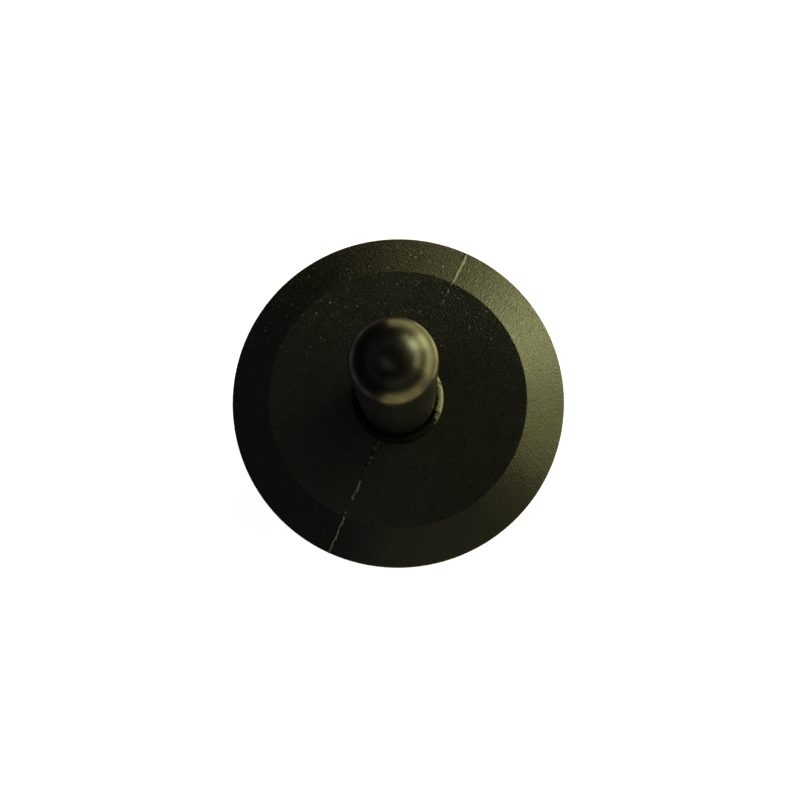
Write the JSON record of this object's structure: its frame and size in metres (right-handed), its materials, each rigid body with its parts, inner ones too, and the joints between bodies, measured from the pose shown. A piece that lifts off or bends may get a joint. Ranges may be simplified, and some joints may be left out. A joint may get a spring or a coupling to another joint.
{
  "type": "security tag detacher",
  "caption": "Hand-held magnetic tag detacher: waisted two-shell handle with a chamfered round flange and a sprung, domed probe full of magnets.",
  "frame": {"origin": "centre of the underside of the rubber foot on which the tool stands", "axes": "+Z along the tool from the foot to the probe's tip; the half shells meet on the plane x = 0; +Y towards the tether lug"},
  "size_m": [0.05, 0.05, 0.1106],
  "materials": {
    "shell_black": "spark-eroded, matte black",
    "bush_black": "turned, satin black",
    "probe_black": "smooth, satin black",
    "cap_black": "fine matte black",
    "rubber_black": "matte",
    "magnet_nickel": "nickel plated",
    "pole_steel": "turned",
    "stem_steel": "ground",
    "spring_steel": "drawn wire",
    "barrel_aluminium": "turned",
    "plug_black": "turned acetal",
    "bush_bronze": "sintered bronze",
    "insert_brass": "turned brass",
    "screw_steel": "blackened steel",
    "eyelet_steel": "nickel plated, rolled"
  },
  "bodies": {
    "handle": {"left_shell": "shell_black", "right_shell": "shell_black", "guide_bush": "bush_black", "return_spring": "spring_steel", "barrel_tube": "barrel_aluminium", "back_plug": "plug_black", "stem_bush": "bush_bronze", "spring_seat": "stem_steel", "thread_inserts": "insert_brass", "shell_screws": "screw_steel", "dowel_pins": "stem_steel", "end_cap": "cap_black", "tether_eyelet": "eyelet_steel", "cap_screws": "screw_steel", "foot_pad": "rubber_black"},
    "probe": {"probe_sleeve": "probe_black", "pole_tip": "pole_steel", "probe_magnet_1": "magnet_nickel", "probe_magnet_2": "magnet_nickel", "probe_magnet_3": "magnet_nickel", "pole_disc_1": "pole_steel", "pole_disc_2": "pole_steel", "magnet_pad": "rubber_black", "probe_stem": "stem_steel", "guide_pin": "stem_steel", "bumper_ring": "rubber_black"}
  },
  "joints": [
    {"name": "probe_slide", "type": "slide", "parent": "handle", "child": "probe", "axis": [0, 0, 1], "range_m": [-0.01, 0], "stiffness_N_per_m": 600, "springref_m": 0.008, "deforming": ["return_spring"]}
  ]
}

● ● ● ● ● ● ●

▶ Required task
Find the lines holding "frame" and list every one.

▶ Correct output
Write the JSON record of this object's structure: its frame and size in metres (right-handed), its materials, each rigid body with its parts, inner ones too, and the joints between bodies, measured from the pose shown. A piece that lifts off or bends may get a joint. Ranges may be simplified, and some joints may be left out. A joint may get a spring or a coupling to another joint.
  "frame": {"origin": "centre of the underside of the rubber foot on which the tool stands", "axes": "+Z along the tool from the foot to the probe's tip; the half shells meet on the plane x = 0; +Y towards the tether lug"},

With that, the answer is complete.